### Exercise materials

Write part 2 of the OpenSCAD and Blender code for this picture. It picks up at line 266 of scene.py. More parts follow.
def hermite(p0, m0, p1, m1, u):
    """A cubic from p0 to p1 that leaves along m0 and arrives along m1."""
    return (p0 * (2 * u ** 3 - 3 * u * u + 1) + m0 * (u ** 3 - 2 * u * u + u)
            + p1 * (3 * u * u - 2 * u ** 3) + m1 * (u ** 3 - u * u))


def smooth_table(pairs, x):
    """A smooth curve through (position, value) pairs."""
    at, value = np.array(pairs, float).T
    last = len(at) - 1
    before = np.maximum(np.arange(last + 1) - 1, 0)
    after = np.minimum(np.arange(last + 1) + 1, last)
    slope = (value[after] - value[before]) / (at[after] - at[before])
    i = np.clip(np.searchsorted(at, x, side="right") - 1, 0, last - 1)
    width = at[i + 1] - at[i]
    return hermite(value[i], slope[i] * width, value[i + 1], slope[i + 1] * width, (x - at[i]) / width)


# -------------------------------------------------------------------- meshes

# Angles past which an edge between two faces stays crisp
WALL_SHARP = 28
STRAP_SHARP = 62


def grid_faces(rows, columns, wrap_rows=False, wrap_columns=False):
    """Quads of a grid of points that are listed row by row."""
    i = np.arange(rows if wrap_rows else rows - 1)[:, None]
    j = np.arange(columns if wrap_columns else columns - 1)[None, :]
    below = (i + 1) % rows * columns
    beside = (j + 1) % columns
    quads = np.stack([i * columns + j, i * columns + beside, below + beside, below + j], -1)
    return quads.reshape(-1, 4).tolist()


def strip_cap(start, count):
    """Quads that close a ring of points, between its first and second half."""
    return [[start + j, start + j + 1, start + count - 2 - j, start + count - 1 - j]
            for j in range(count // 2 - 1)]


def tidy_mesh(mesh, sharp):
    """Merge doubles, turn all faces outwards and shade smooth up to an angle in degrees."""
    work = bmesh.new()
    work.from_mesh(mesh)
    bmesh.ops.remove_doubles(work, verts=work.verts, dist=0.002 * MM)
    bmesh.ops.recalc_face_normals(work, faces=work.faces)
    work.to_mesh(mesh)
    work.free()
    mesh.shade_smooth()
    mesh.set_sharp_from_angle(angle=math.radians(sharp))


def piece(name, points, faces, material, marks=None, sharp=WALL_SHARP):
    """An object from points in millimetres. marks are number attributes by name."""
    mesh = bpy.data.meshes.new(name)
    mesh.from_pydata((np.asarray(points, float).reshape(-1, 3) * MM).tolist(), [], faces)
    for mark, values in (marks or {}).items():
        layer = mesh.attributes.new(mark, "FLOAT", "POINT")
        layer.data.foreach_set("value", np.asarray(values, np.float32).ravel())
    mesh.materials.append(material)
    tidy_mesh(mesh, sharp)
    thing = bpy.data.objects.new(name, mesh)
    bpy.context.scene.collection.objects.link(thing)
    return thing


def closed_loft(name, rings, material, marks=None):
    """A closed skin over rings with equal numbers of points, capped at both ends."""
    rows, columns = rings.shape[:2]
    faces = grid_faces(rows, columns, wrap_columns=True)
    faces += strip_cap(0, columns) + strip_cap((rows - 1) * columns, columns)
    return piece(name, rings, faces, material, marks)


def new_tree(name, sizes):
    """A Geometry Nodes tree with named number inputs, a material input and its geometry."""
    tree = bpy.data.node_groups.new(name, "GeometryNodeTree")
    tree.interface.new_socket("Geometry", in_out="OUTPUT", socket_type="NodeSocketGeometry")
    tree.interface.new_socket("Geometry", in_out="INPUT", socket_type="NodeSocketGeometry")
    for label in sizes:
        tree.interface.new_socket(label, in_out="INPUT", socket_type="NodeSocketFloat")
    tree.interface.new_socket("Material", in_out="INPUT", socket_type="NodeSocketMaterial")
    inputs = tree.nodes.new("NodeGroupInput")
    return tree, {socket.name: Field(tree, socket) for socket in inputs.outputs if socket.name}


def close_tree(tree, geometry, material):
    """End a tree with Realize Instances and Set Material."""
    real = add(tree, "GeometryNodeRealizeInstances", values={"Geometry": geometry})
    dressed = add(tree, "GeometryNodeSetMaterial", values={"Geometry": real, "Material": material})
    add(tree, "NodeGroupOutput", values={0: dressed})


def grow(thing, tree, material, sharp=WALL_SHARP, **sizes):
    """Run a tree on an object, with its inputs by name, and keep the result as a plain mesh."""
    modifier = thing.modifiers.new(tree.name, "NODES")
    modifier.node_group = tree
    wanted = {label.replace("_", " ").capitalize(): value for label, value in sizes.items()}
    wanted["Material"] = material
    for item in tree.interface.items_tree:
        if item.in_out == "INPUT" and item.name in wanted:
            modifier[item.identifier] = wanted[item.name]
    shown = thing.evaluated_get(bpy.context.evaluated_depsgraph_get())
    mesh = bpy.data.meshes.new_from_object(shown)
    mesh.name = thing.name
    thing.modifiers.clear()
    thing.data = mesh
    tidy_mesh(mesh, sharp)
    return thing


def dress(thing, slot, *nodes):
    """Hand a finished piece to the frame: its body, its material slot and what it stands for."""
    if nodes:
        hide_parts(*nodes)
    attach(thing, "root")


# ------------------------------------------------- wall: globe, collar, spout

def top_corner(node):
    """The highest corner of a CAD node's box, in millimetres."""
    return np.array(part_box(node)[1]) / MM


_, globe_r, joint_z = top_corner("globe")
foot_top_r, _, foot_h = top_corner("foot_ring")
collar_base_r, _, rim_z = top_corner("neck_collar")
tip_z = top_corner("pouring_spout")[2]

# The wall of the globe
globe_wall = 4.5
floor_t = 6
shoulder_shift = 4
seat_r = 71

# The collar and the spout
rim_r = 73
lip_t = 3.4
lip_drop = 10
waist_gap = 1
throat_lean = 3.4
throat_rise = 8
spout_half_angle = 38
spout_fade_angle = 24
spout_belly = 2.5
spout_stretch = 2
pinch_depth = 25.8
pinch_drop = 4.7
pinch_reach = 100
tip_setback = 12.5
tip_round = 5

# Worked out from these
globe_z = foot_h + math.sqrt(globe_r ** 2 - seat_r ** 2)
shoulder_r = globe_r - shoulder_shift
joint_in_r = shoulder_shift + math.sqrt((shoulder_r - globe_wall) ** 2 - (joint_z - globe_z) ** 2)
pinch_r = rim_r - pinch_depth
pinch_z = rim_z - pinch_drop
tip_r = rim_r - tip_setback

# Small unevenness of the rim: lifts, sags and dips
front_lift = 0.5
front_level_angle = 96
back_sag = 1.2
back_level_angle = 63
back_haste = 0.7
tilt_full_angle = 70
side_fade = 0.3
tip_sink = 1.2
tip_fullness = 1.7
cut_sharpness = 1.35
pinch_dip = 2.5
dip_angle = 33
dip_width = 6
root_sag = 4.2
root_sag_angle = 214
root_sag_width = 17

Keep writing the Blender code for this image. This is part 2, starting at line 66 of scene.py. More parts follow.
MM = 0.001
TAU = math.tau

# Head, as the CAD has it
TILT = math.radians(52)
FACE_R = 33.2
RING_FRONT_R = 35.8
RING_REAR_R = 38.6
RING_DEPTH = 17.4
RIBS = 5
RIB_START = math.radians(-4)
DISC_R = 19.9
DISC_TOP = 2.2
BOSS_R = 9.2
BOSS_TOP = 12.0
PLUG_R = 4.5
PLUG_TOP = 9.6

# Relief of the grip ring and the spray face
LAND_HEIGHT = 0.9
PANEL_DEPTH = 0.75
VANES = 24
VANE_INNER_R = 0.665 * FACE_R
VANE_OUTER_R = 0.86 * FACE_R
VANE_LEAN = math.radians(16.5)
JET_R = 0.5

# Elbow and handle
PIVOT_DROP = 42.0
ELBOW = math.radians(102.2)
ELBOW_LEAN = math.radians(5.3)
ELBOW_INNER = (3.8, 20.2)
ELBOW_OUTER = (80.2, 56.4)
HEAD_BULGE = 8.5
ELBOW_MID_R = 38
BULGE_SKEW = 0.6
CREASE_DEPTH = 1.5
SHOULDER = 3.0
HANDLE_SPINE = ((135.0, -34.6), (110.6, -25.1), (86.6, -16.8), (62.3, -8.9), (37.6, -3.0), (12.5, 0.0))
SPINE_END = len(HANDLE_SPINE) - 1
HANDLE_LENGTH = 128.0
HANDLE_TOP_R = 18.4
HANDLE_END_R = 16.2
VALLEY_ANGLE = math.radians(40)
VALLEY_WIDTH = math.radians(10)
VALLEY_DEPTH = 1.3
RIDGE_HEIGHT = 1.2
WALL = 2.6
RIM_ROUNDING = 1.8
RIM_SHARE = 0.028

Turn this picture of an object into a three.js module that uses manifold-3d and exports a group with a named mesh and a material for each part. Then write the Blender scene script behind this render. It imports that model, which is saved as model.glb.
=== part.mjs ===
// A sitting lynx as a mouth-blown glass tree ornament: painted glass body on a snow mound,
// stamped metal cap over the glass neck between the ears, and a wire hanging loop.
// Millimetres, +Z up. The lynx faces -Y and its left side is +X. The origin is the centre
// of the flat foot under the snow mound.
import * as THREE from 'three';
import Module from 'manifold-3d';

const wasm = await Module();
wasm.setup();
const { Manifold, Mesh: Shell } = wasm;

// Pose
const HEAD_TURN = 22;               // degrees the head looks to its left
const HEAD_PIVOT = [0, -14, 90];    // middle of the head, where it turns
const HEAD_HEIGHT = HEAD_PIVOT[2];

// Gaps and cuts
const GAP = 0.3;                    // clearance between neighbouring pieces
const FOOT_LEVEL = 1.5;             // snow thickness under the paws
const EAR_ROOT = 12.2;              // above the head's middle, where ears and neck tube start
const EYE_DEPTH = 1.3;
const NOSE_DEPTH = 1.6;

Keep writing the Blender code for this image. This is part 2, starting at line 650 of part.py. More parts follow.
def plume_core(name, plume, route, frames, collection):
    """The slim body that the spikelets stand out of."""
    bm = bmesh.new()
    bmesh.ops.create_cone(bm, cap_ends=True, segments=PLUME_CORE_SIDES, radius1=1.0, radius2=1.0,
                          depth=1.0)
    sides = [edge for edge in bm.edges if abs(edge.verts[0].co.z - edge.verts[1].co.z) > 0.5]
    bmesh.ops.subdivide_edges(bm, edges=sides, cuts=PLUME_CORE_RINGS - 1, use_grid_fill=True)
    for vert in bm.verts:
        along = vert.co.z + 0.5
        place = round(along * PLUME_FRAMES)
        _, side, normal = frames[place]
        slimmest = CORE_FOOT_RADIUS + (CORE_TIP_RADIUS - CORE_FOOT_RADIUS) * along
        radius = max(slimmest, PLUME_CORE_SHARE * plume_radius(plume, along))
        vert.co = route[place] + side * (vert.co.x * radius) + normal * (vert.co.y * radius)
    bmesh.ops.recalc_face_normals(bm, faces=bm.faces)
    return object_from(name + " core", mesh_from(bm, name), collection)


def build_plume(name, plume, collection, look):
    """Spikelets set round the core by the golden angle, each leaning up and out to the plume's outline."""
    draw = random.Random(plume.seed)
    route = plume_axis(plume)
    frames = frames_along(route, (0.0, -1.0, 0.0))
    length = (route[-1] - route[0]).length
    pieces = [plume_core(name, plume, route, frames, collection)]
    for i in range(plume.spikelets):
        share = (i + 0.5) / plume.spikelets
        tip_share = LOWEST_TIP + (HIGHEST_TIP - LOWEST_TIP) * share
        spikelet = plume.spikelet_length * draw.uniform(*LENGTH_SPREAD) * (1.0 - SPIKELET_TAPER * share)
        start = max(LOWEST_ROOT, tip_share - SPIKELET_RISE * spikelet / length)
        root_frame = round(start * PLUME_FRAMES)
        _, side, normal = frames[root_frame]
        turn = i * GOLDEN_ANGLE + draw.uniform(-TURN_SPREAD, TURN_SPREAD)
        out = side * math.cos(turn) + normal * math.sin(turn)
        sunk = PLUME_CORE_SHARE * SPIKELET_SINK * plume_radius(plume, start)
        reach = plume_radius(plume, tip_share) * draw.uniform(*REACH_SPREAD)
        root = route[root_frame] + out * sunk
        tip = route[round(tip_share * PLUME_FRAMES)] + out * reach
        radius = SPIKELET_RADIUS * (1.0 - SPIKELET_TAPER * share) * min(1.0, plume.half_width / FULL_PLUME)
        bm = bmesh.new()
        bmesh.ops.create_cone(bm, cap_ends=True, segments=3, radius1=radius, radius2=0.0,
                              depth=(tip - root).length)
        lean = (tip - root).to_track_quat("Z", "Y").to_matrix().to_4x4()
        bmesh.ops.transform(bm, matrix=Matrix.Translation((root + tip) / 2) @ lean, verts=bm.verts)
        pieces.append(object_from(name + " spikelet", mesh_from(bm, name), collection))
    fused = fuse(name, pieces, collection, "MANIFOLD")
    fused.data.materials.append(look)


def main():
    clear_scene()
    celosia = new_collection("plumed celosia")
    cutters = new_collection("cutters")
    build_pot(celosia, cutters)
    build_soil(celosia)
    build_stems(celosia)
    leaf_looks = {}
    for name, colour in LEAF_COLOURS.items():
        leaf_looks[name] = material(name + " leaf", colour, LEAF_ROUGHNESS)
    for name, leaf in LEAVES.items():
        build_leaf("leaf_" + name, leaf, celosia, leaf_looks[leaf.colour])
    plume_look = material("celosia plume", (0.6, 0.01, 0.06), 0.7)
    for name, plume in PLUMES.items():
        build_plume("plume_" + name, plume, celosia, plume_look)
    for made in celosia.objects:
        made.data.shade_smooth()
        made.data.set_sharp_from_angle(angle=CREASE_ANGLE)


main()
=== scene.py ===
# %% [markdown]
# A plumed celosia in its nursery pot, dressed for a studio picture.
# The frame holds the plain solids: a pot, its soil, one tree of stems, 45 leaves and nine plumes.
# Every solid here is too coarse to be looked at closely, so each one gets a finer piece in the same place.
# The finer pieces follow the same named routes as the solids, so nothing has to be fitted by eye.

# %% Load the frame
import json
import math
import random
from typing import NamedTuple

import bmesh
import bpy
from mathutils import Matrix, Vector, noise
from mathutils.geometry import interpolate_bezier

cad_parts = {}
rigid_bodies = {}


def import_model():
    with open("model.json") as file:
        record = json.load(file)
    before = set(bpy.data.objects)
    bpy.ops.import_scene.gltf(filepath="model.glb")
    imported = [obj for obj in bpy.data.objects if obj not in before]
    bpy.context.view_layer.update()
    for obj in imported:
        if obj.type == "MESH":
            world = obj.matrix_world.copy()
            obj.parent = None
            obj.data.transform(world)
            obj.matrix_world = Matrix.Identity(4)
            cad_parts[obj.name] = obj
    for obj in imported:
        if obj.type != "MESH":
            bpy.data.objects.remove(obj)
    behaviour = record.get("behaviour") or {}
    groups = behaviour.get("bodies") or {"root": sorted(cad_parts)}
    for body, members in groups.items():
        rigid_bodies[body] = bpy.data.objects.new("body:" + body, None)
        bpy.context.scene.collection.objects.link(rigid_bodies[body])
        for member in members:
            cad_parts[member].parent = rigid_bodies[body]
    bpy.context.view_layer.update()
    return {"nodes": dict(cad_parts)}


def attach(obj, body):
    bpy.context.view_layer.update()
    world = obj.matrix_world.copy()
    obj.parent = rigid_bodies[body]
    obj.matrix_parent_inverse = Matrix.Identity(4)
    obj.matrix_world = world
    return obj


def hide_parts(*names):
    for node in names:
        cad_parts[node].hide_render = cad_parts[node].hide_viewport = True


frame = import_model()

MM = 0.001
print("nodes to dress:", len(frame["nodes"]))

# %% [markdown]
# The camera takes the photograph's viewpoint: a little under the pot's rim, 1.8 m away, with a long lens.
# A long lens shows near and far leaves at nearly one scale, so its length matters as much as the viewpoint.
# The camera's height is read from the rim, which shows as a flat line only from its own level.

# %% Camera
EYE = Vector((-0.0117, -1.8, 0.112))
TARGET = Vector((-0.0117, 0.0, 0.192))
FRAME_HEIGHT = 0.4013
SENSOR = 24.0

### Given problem
Retype only what lies between the line bearing "Turn this picture" and the line bearing "const HEAD_HEIGHT = HEAD_PIVOT[2];", keeping both of those lines.

### Written solution
Turn this picture of an object into a three.js module that uses manifold-3d and exports a group with a named mesh and a material for each part. Then write the Blender scene script behind this render. It imports that model, which is saved as model.glb.
=== part.mjs ===
// A sitting lynx as a mouth-blown glass tree ornament: painted glass body on a snow mound,
// stamped metal cap over the glass neck between the ears, and a wire hanging loop.
// Millimetres, +Z up. The lynx faces -Y and its left side is +X. The origin is the centre
// of the flat foot under the snow mound.
import * as THREE from 'three';
import Module from 'manifold-3d';

const wasm = await Module();
wasm.setup();
const { Manifold, Mesh: Shell } = wasm;

// Pose
const HEAD_TURN = 22;               // degrees the head looks to its left
const HEAD_PIVOT = [0, -14, 90];    // middle of the head, where it turns
const HEAD_HEIGHT = HEAD_PIVOT[2];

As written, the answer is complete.